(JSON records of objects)

==*==

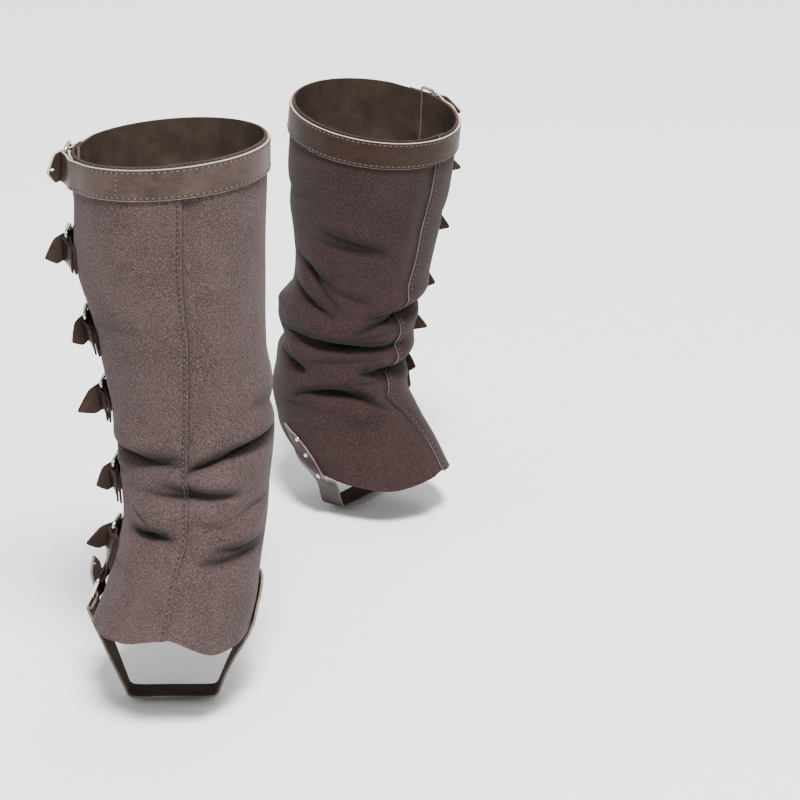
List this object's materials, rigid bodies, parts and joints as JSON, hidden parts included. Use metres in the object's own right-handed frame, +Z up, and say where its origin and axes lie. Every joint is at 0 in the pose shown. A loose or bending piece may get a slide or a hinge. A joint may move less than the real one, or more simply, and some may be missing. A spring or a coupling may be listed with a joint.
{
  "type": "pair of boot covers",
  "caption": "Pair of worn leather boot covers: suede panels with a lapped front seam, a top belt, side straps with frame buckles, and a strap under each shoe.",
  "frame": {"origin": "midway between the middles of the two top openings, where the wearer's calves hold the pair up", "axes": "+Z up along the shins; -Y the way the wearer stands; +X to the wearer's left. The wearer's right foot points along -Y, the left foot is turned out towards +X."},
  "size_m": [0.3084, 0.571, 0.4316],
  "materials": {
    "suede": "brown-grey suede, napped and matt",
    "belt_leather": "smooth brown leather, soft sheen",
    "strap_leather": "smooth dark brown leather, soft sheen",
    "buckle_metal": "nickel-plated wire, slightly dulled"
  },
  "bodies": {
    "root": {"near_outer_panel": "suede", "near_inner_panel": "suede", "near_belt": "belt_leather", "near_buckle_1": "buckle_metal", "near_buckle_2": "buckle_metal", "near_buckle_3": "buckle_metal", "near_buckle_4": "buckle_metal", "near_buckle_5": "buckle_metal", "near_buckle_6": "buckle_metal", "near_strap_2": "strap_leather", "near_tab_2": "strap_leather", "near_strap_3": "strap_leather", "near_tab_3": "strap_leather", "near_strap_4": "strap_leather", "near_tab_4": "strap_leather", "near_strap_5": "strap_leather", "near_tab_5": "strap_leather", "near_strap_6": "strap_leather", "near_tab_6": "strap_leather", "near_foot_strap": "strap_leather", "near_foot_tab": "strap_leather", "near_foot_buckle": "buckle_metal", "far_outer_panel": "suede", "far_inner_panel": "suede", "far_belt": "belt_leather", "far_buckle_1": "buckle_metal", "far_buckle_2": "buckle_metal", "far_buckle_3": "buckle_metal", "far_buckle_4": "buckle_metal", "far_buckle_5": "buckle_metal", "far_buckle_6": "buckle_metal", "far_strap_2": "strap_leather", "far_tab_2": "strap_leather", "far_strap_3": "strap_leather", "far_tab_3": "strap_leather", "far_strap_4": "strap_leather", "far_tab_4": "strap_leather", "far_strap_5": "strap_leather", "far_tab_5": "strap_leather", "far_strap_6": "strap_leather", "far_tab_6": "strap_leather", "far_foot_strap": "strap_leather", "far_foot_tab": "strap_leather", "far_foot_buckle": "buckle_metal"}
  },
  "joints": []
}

==*==

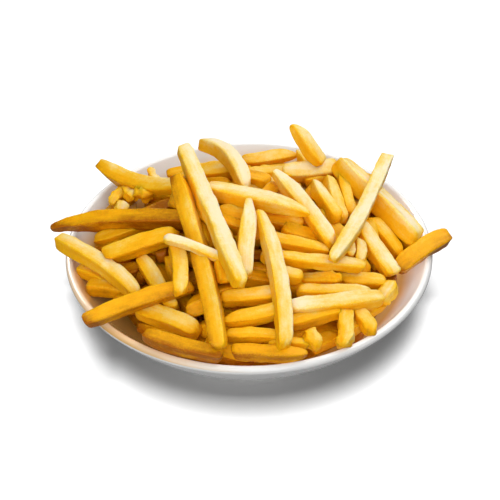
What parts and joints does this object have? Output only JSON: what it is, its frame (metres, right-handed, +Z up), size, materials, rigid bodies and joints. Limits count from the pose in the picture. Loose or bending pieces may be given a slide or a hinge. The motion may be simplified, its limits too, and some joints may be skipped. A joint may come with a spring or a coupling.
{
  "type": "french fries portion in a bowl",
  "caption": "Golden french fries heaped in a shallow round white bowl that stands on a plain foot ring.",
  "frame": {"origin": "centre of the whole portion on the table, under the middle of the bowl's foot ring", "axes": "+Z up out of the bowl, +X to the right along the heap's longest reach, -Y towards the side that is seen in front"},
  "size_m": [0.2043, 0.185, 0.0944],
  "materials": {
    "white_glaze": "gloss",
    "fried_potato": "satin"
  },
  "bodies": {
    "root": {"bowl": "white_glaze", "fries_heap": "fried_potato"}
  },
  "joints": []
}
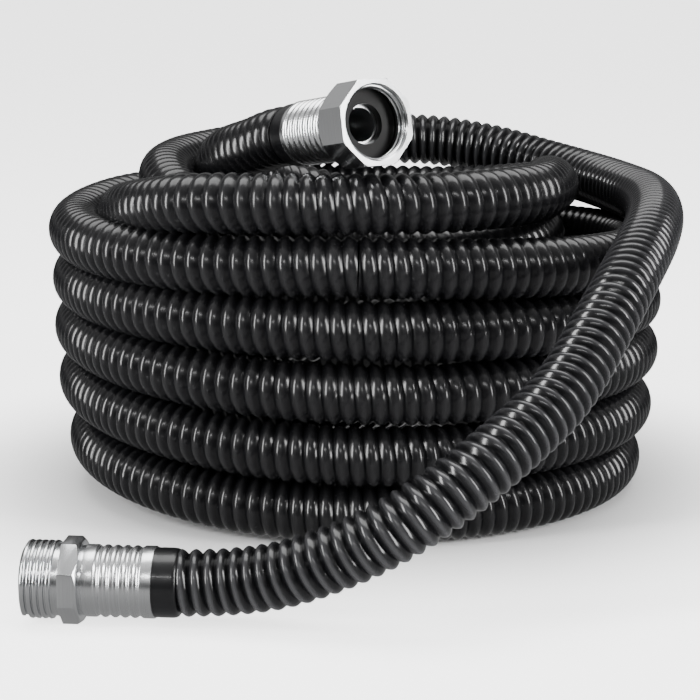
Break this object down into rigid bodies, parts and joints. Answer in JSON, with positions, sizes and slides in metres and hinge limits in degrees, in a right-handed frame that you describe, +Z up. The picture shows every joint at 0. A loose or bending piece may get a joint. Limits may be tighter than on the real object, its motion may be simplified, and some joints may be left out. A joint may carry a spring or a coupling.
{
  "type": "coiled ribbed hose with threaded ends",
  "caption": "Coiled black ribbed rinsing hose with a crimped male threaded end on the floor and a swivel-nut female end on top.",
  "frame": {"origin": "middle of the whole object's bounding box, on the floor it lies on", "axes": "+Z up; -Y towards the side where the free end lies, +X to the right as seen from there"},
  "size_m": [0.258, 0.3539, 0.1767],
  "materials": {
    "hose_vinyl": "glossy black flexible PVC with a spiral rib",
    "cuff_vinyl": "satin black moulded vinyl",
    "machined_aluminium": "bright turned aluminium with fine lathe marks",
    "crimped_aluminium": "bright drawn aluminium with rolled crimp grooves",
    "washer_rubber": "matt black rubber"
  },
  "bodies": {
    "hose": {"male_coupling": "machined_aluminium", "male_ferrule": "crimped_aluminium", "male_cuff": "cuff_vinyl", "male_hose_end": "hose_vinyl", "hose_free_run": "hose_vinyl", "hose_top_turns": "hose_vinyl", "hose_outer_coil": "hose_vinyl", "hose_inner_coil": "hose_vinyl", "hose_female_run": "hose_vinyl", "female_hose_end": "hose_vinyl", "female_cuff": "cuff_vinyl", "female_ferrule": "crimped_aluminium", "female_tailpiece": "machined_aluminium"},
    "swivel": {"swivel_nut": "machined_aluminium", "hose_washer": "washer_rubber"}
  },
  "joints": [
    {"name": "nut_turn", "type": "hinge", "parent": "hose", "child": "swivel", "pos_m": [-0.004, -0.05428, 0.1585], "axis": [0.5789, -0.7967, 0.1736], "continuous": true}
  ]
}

==*==

- **Aim**
Looking at the data above, how many lines hold the word "pose"? Respond with the number alone.

- **Exercise output**
2